September Data Release
GDP data was a beat, though housing sales data weakness explains why China’s government should settle the trade war, so it can pivot to the real economic issues in China. New home prices fell -0.41% from August to September. Meanwhile, new home prices in first tier cities fell -0.3% month-over-month, led by Guangzhou, which saw prices fall -0.6%, and Shenzhen, which saw prices fall by -1.0%. Used home prices for September were also disappointing, falling -0.6% from August overall and -1.0% in first tier cities.
Key News
Asian equities were higher on easing US-China trade tensions less Malaysia and Vietnam while Singapore was closed for Diwali, the Hindu festival of lights.
There were several positives overnight, as President Trump’s comments were conciliatory and positive. China’s Ministry of Foreign Affairs spokesperson’s comments were, too. Treasury Secretary Bessent will meet Vice Premier He Lifeng this week in Malaysia, following a positive call on Friday, while Chinese trade negotiator Li Chenggang was removed from his post after Bessent called his August Washington DC meeting “unhinged”.
Growth stocks led Hong Kong higher, as Alibaba gained +4.86%, Tencent gained +3.21%, and Xiaomi gained +2.57%, as strong online retails sales likely helped Alibaba and JD.com.
Breadth was strong in both markets, though volumes were a touch light, as the Hang Seng Index closed just below 26,000. Hang Seng Tech Index was just below 6,000, while Shanghai and Shenzhen consolidated. A Mainland media headline reported that ETFs in China had ~$9 billion of inflow in September, as gold, bond, and stock funds were beneficiaries, as banks continue to cut deposit rates leading to a small reallocation to the stock market.
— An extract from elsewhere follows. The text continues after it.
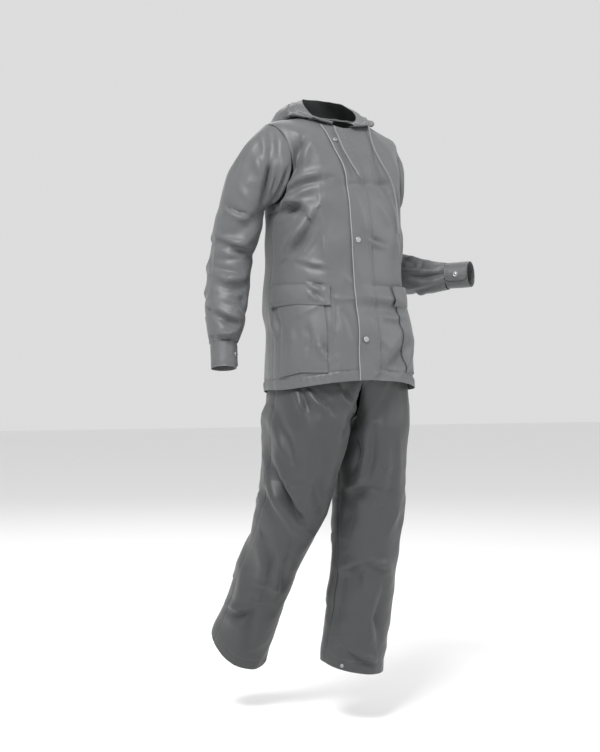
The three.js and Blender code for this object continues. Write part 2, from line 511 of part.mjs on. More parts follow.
const rightLoop = armholeLoop(180, -1);
const leftLoop = armholeLoop(0, 1);
const rightSleeve = sleeveRings({
  rows: RIGHT_SLEEVE, under: [1, 0, 0], loop: rightLoop, folds: RIGHT_SLEEVE_FOLDS, fullness: 1,
});
const leftSleeve = sleeveRings({
  rows: LEFT_SLEEVE, under: [-0.85, -0.4, -0.25], loop: leftLoop, folds: LEFT_SLEEVE_FOLDS, fullness: 0.88,
});
piece("sleeve_right", clothWall(rightSleeve, { closed: true, mirrored: true }), COATED_NYLON);
piece("sleeve_left", clothWall(leftSleeve, { closed: true }), COATED_NYLON);

// Cuffs: a band round each wrist whose rounded end laps over itself and is closed by a snap

function cuff(name, { centre, along, lapEnd, turnSign, radius }) {
  const axis = unit(along);
  const toLap = unit(add(lapEnd, axis, -dot(lapEnd, axis)));
  const beside = scale(cross(axis, toLap), turnSign);
  const lapAngle = CUFF_LAP / radius;
  const total = 2 * Math.PI + lapAngle;
  const pointAt = (angle, height, out) => {
    const size = radius - LAP_STEP * (angle / total) + out;
    const round = add(scale(toLap, Math.cos(angle)), beside, Math.sin(angle));
    return add(add(centre, axis, height), round, size);
  };
  const angles = [...CORNER_ANGLES, ...range(CUFF_COLUMNS).map((i) => mix(0.56, total, i / (CUFF_COLUMNS - 1)))];
  const grid = angles.map((angle) => {
    const fromEnd = Math.min(angle * radius, CUFF_CORNER);
    const cut = CUFF_CORNER - Math.sqrt(CUFF_CORNER ** 2 - (CUFF_CORNER - fromEnd) ** 2);
    return range(4).map((i) => pointAt(angle, mix(SEAM_GAP + cut, CUFF_HEIGHT - cut, i / 3), 0));
  });
  piece(name, clothWall(grid, { mirrored: turnSign < 0 }), COATED_NYLON);
  const snapAngle = CUFF_SNAP_INSET / radius;
  const seat = pointAt(snapAngle, CUFF_HEIGHT / 2, 0);
  const out = add(scale(toLap, Math.cos(snapAngle)), beside, Math.sin(snapAngle));
  snap(name.replace("cuff", "cuff_snap"), seat, out, SNAP_DIAMETER, SNAP_HEIGHT);
}

// A domed snap cap standing just off the cloth
function snap(name, seat, out, diameter, height) {
  const r = diameter / 2;
  const profile = [
    [0, 0], [r * 0.9, 0], [r, height * 0.3], [r * 0.94, height * 0.62],
    [r * 0.72, height * 0.8], [r * 0.4, height * 0.96], [0, height],
  ].map(([x, y]) => new THREE.Vector2(x, y));
  const mesh = piece(name, new THREE.LatheGeometry(profile, SNAP_SIDES), SNAP_METAL);
  mesh.position.set(...add(seat, out, SNAP_CLEARANCE));
  mesh.quaternion.setFromUnitVectors(new THREE.Vector3(0, 1, 0), new THREE.Vector3(...out));
}

cuff("cuff_right", {
  centre: [-277.1, -19.6, -517.4], along: [-0.06, -0.19, -0.98], lapEnd: [0.9, -0.4, 0],
  turnSign: 1, radius: 31,
});
cuff("cuff_left", {
  centre: [331.2, 8.8, -348.8], along: [0.635, -0.77, 0.05], lapEnd: [-0.454, -0.891, -0.42],
  turnSign: -1, radius: 33,
});

// Hood, folded down behind the neck: two halves that meet at the centre back

function hoodHalf(name, side, frontStart) {
  const grid = range(HOOD_COLUMNS).map((j) => {
    const share = 180 * (j / (HOOD_COLUMNS - 1)) ** HOOD_CROWDING;
    const place = placeOf(HOOD, "turn", share);
    const at = (key) => between(HOOD, key, place);
    const turn = 90 - side * mix(frontStart, 180, share / 180);
    const fold = at("foldLevel");
    const neckEdge = add(body(turn, LEVEL.neck), [0, 0, SEAM_GAP]);
    const hidden = range(5).map((i) => body(turn, mix(LEVEL.neck - HOOD_START, fold, i / 4), HOOD_CLEARANCE));
    const low = body(turn, fold - Math.min(HOOD_TURN, at("foldOut") / 90), HOOD_CLEARANCE + at("foldOut") / 2);
    const turned = body(turn, fold, HOOD_CLEARANCE + at("foldOut"));
    const angle = turn * RADIANS;
    const rim = [
      at("rimRadius") * Math.cos(angle),
      BODY[LEVEL.neck].middleY - at("rimRadius") * Math.sin(angle),
      at("rimHeight"),
    ];
    const away = unit([Math.cos(angle), -Math.sin(angle), HOOD_LEAN]);
    const outer = range(6).map((i) => {
      const t = (i + 1) / 6;
      return add(mixPoint(turned, rim, t), away, at("swell") * Math.sin(Math.PI * t) ** 0.8);
    });
    return [neckEdge, ...hidden, low, turned, ...outer];
  });
  const mirrored = side < 0;
  const keepSide = ([x, y, z]) => [y > 0 ? side * Math.max(side * x, SEAM_GAP / 2) : x, y, z];
  const trimmed = (layer) => layer.map((row) => row.map(keepSide));
  const inner = movedGrid(grid, mirrored ? -CLOTH : CLOTH);
  piece(name, wallGeometry(trimmed(grid), trimmed(inner), { mirrored }), COATED_NYLON);
}

hoodHalf("hood_left", 1, 13);
hoodHalf("hood_right", -1, 24);

// Storm flap over the front opening, sewn on the wearer's left, with piping on its free edge

const flapRow = (level) => {
  const free = between(FLAP_EDGE, "x", placeOf(FLAP_EDGE, "level", level));
  return { free, sewn: free + FLAP_WIDTH };
};
const flapLevels = [...range(18).map((i) => mix(0.03, 9, i / 17)), 9.8, 10.6, 11.4, 12.1];
const flapGrid = flapLevels.map((level) => {
  const { free, sewn } = flapRow(level);
  return range(5).map((j) => [turnAtX(mix(sewn, free, j / 4), level), level]);
});
piece("storm_flap", bodyWall(flapGrid, FLAP_OUT, false), COATED_NYLON);

function tubeAlong(points, diameter, sides, stepLength = diameter * 2.5) {
  const section = new THREE.Shape(range(sides).map((i) => {
    const angle = (2 * Math.PI * i) / sides;
    return new THREE.Vector2((diameter / 2) * Math.cos(angle), (diameter / 2) * Math.sin(angle));
  }));
  const path = new THREE.CatmullRomCurve3(points.map((point) => new THREE.Vector3(...point)));
  const steps = Math.min(Math.round(path.getLength() / stepLength), 80);
  return new THREE.ExtrudeGeometry(section, { steps, bevelEnabled: false, extrudePath: path });
}

const pipingRoute = flapLevels.map((level) =>
  frontPoint(flapRow(level).free - PIPING_DIAMETER / 2 - 2 * SEAM_GAP, level, PIPING_OUT));
piece("flap_piping", tubeAlong(pipingRoute, PIPING_DIAMETER, 6, 16), PIPING_NYLON);

for (const { name, height, inset } of FLAP_SNAPS) {
  const level = placeOf(BODY, "front", height);
  const x = flapRow(level).free + inset;
  const seat = frontPoint(x, level, FLAP_OUT);
  const out = unit(minus(frontPoint(x, level, FLAP_OUT + 5), seat));
  snap(name, seat, out, SNAP_DIAMETER, SNAP_HEIGHT);
}

// Pockets: a patch on each front and the flap over its mouth

function frontPatch(name, { centreTurn, top, height, width, out, sag, columns, rows }) {
  const halfTurn = width / 2 / BODY_RADIUS / RADIANS;
  const grid = range(rows).map((i) => range(columns).map((j) => {
    const across = (2 * j) / (columns - 1) - 1;
    const down = i / (rows - 1);
    const drop = height * down - sag * down * across * across;
    const level = placeOf(BODY, "front", top - drop - PATCH_TILT * Math.abs(across * halfTurn) * down);
    return [centreTurn + across * halfTurn, level];
  }));
  piece(name, bodyWall(grid, out, true), COATED_NYLON);
}

for (const [side, centreTurn] of [["left", POCKET_TURN], ["right", 180 - POCKET_TURN]]) {
  frontPatch(`pocket_${side}`, {
    centreTurn, top: POCKET_TOP, height: POCKET_HEIGHT, width: POCKET_WIDTH,
    out: POCKET_OUT, sag: 0, columns: 8, rows: 7,
  });
  frontPatch(`pocket_flap_${side}`, {
    centreTurn, top: POCKET_FLAP_TOP, height: POCKET_FLAP_HEIGHT, width: POCKET_FLAP_WIDTH,
    out: POCKET_FLAP_OUT, sag: POCKET_FLAP_SAG, columns: 9, rows: 4,
  });
}

// Drawcord: the two free ends that leave the hood's casing

piece("drawcord_right", tubeAlong(CORD_RIGHT_ROUTE, CORD_DIAMETER, 8), BRAIDED_CORD);
piece("drawcord_left", tubeAlong(CORD_LEFT_ROUTE, CORD_DIAMETER, 8), BRAIDED_CORD);

// Trousers

function hipPoint(side, share, back, z) {
  const place = placeOf(HIPS, "z", z);
  const at = (key) => between(HIPS, key, place);
  const angle = share * 90 * RADIANS;
  const depth = back ? at("backDepth") : -at("frontDepth");
  return [
    side * at("halfWidth") * power(Math.cos(angle), 2 / at("square")),
    at("middleY") + depth * power(Math.sin(angle), 2 / at("square")),
    z,
  ];
}

function legBase(rows, side, turn, place) {
  const at = (key) => between(rows, key, place);
  const pitch = at("pitch") * RADIANS;
  const roll = at("roll") * RADIANS;
  const outward = Math.cos(turn * RADIANS);
  const square = outward > 0 ? Math.min(at("square"), 2.2) : at("square");
  const a = at("across") * power(outward, 2 / square) * side;
  const d = at("deep") * power(Math.sin(turn * RADIANS), 2 / square);
  return [
    at("x") + a * Math.cos(roll),
    at("y") - d * Math.cos(pitch),
    at("z") - d * Math.sin(pitch) - a * Math.sin(roll),
  ];
}

function legPoint({ rows, side, folds }, turn, place) {
  const base = legBase(rows, side, turn, place);
  const out = [Math.cos(turn * RADIANS) * side, -Math.sin(turn * RADIANS), 0];
  const calm = Math.min(1, place, (rows.length - 1 - place) * 2);
  return add(base, out, calm * foldHeight(folds, "Height", LEG_DEGREE, turn, base[2]));
}

const FORK_ROWS = 6;
const HIP_ROWS = 6;
const LEG_ROWS = 15;
const LEG_COLUMNS = 9;
const LEG_PANEL_WIDTH = 200; // mean width of a leg panel, for the seam gap's share of it

function trouserPanel(name, leg, back) {
  const gapShare = SEAM_GAP / 2 / LEG_PANEL_WIDTH;
  const step = (1 - 2 * gapShare) / (LEG_COLUMNS - 1);
  const shares = range(LEG_COLUMNS + 2).map((j) => gapShare + step * (j - 1));
  const turnOf = (share) => (back ? 360 - 180 * share : 180 * share);
  const top = WAIST_TOP - WAISTBAND_HEIGHT - SEAM_GAP;
  const hip = range(HIP_ROWS).map((i) => {
    const z = mix(top, FORK_TOP, i / HIP_ROWS);
    return shares.map((share) => hipPoint(leg.side, share, back, z));
  });
  const fork = range(FORK_ROWS).map((i) => {
    const phase = ((Math.PI / 2) * i) / FORK_ROWS;
    const z = mix(FORK_TOP, CROTCH_HEIGHT, Math.sin(phase));
    return shares.map((share) => {
      const low = legPoint(leg, turnOf(share), 0);
      low[2] = z;
      const toLeg = mix(smooth(Math.sin(phase)), 1 - Math.cos(phase), Math.min(share * share, 1));
      return mixPoint(hipPoint(leg.side, share, back, z), low, toLeg);
    });
  });
  const legRows = range(LEG_ROWS + 1).map((i) => {
    const place = ((leg.rows.length - 1) * i) / LEG_ROWS;
    return shares.map((share) => legPoint(leg, turnOf(share), place));
  });
  const mirrored = back ? leg.side < 0 : leg.side > 0;
  const wide = [...hip, ...fork, ...legRows];
  const keepSide = ([x, y, z]) => [leg.side * Math.max(leg.side * x, SEAM_GAP / 2), y, z];
  const trimmed = (grid) => grid.map((row) => row.slice(1, -1).map(keepSide));
  const outer = trimmed(wide);
  const inner = trimmed(movedGrid(wide, mirrored ? -CLOTH : CLOTH));
  piece(name, wallGeometry(outer, inner, { mirrored }), TROUSER_NYLON);
}

const LEGS = {
  left: { rows: LEFT_LEG, side: 1, folds: LEFT_LEG_FOLDS },
  right: { rows: RIGHT_LEG, side: -1, folds: RIGHT_LEG_FOLDS },
};
for (const [side, leg] of Object.entries(LEGS)) {
  trouserPanel(`trouser_front_${side}`, leg, false);
  trouserPanel(`trouser_back_${side}`, leg, true);
  const place = leg.rows.length - 1 - ANKLE_SNAP_RISE;
  const seat = legPoint(leg, ANKLE_SNAP_TURN, place);
  const along = minus(legPoint(leg, ANKLE_SNAP_TURN, place - 0.1), seat);
  const round = minus(legPoint(leg, ANKLE_SNAP_TURN + 3, place), seat);
  const out = scale(unit(cross(along, round)), leg.side);
  snap(`ankle_snap_${side}`, seat, out, ANKLE_SNAP_DIAMETER, ANKLE_SNAP_HEIGHT);
}

// Elastic waistband, gathered all round
const bandColumns = 2 * WAISTBAND_GATHERS;
const bandGrid = range(3).map((i) => range(bandColumns).map((j) => {
  const z = WAIST_TOP - (WAISTBAND_HEIGHT * i) / 2;
  const share = (j / bandColumns) * 4;
  const quarter = Math.floor(share);
  const within = share - quarter;
  const side = quarter === 0 || quarter === 3 ? 1 : -1;
  const point = hipPoint(side, quarter % 2 === 0 ? within : 1 - within, quarter >= 2, z);
  const wave = GATHER_DEPTH * (j % 2 === 0 ? 1 : -1);
  return add(point, unit([point[0], point[1] - HIPS[0].middleY, 0]), wave);
}));
piece("waistband", clothWall(bandGrid, { closed: true, mirrored: true, thickness: WAISTBAND_THICKNESS }), TROUSER_NYLON);

export default suit;
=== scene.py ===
"""Worn rain suit: thin coated cloth with its creases, sewing, piping, snaps and drawcord."""

import math

import bpy
import numpy as np
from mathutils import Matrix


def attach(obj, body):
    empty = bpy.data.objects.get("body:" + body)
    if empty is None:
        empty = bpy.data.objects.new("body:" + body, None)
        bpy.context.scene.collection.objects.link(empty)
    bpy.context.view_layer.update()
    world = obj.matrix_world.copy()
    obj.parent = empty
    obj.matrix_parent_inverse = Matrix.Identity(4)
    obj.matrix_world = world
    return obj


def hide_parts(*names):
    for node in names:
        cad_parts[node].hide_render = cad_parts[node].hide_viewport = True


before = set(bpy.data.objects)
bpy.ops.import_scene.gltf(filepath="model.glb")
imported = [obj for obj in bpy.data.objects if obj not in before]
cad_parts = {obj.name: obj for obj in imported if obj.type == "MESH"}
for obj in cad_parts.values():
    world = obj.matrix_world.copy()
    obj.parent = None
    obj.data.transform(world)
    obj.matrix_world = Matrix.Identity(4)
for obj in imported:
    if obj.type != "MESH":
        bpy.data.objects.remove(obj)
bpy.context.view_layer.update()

bl_info = {
    "name": "Worn Rain Suit",
    "version": (1, 0, 0),
    "blender": (4, 5, 0),
    "location": "View3D > Sidebar > Rain Suit",
    "description": "Builds the cloth and trimmings of a hooded rain suit around its frame",
    "category": "Object",
}

# Sizes are in millimetres and turns in degrees, until the meshes are made in metres
MM = 0.001
SEAM_GAP = 0.1
POINT_SPACING = 3.4  # between neighbouring points of a pocket
SHARP_EDGE = 55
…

The Fourth Plenum kicked off with President Xi delivering the concisely-worded “Proposal of the Central Committee of the Communist Party of China on Formulating the 15th Five-Year Plan for National Economic and Social Development”. The Ministry of Industry and Information Technology (MIIT) held a conference focused on excess capacity in the cement industry.
Concidentaly, China’s crude steel production declined -4.6% year-over-year (YoY) to 73.49 million tons, brining the year-to-date (YTD) output down by -2.9% YoY. The next Five-Year Plan will heavily emphasize science and technology, though it will be interesting to see whether the anti-involution campaign will be included in the Plan. Fitch Ratings said the anti-involution campaign could improve the credit profile of the companies, as they benefit from “output rationalization”, i.e. curbing excess production.
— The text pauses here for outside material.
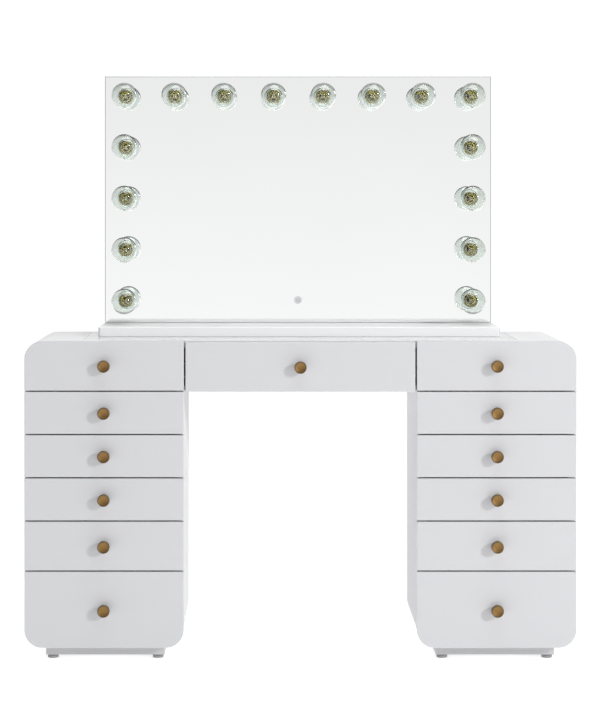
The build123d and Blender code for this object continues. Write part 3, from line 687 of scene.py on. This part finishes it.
def make_world():
    """Studio walls: white to look at, softer as light, and graded on the side that the mirror shows."""
    world = bpy.data.worlds.new("studio")
    world.use_nodes = True
    bpy.context.scene.world = world
    tree = world.node_tree
    background = tree.nodes["Background"]
    direction = tree.nodes.new("ShaderNodeTexCoord").outputs["Generated"]
    split = tree.nodes.new("ShaderNodeSeparateXYZ")
    tree.links.new(direction, split.inputs["Vector"])

    def graded(source, low, high, stops):
        fit = tree.nodes.new("ShaderNodeMapRange")
        fit.inputs["From Min"].default_value = low
        fit.inputs["From Max"].default_value = high
        tree.links.new(source, fit.inputs["Value"])
        ramp = tree.nodes.new("ShaderNodeValToRGB")
        elements = ramp.color_ramp.elements
        while len(elements) < len(stops):
            elements.new(0.5)
        for element, (position, value) in zip(elements, stops):
            element.position = (position - low) / (high - low)
            element.color = (value, value, value, 1)
        tree.links.new(fit.outputs["Result"], ramp.inputs["Fac"])
        return ramp.outputs["Color"]

    user_side = graded(split.outputs["Z"], -1, 1, USER_SIDE_GREYS)
    far_side = graded(split.outputs["Z"], -1, 1, FAR_SIDE_GREYS)
    side = graded(split.outputs["Y"], -1, 1, [(-0.1, 0), (0.25, 1)])
    mix = tree.nodes.new("ShaderNodeMix")
    mix.data_type = "RGBA"
    tree.links.new(side, mix.inputs[0])
    tree.links.new(user_side, mix.inputs[6])
    tree.links.new(far_side, mix.inputs[7])
    seen = tree.nodes.new("ShaderNodeMix")
    seen.data_type = "RGBA"
    seen.inputs[7].default_value = (SEEN_WHITE, SEEN_WHITE, SEEN_WHITE, 1)
    tree.links.new(tree.nodes.new("ShaderNodeLightPath").outputs["Is Camera Ray"], seen.inputs[0])
    tree.links.new(mix.outputs[2], seen.inputs[6])
    tree.links.new(seen.outputs[2], background.inputs["Color"])


def make_light(name, location, target, size, power):
    light = bpy.data.lights.new(name, "AREA")
    light.size = size
    light.energy = power
    lamp = bpy.data.objects.new(name, light)
    lamp.location = location
    lamp.rotation_euler = (Vector(target) - Vector(location)).to_track_quat("-Z", "Y").to_euler()
    bpy.context.scene.collection.objects.link(lamp)


def make_camera():
    """Level camera left of the middle, at standing eye height, shifted down onto the desk."""
    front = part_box("drawer_left_1_front")[0].y
    camera = bpy.data.cameras.new("camera")
    camera.sensor_width = 36
    camera.lens = 114.55
    camera.shift_x = 0.0486
    camera.shift_y = -0.2167
    camera.clip_end = 100
    viewer = bpy.data.objects.new("camera", camera)
    viewer.location = (-0.0865, front - 5.6, 1.1193)
    viewer.rotation_euler = (radians(90), 0, 0)
    bpy.context.scene.collection.objects.link(viewer)
    bpy.context.scene.camera = viewer


make_floor()
make_world()
make_light("key", (6.0, -6.2, 3.3), (0, 0, 0.6), 1.1, 330)
make_light("side_fill", (2.3, -2.7, 1.0), (0.2, 0, 0.5), 2.4, 4)
make_light("top", (0.4, -0.4, 3.6), (0, 0.1, 0.8), 2.4, 56)
make_camera()
bpy.context.scene.view_settings.view_transform = "Standard"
Bloomberg is reporting mainland listed Sany Heavy Industry will list in Hong Kong, after raising $1.6 billion.
I’ve always respected the intellectual capital of sell side analysts and sales traders. JP Morgan hosts an institutional investor conference around the IMF and World Bank meetings, which includes a survey of the 300+ attendees’ views on markets and their allocations. I’m not going to give away their intellectual capital though their question on China allocations is absurdly low. The percentage of respondents who hold zero China is between 33% to 50%. The percentage of attendees who were overweight China is tiny!
China stocks bottomed in January of 2024, and they still hold zero China? This shows the amount of capital not participating in the rally due to the geopolitical and media narrative. I would argue this is predominantly a US institutional investor as I head back to the airport again to visit with institutional investors outside of the US. The re-rating of Chinese stocks is arguably in the early days based on this survey, China’s weight in MSCI indexes, and professional investor allocations, which we access via Copley Fund Research.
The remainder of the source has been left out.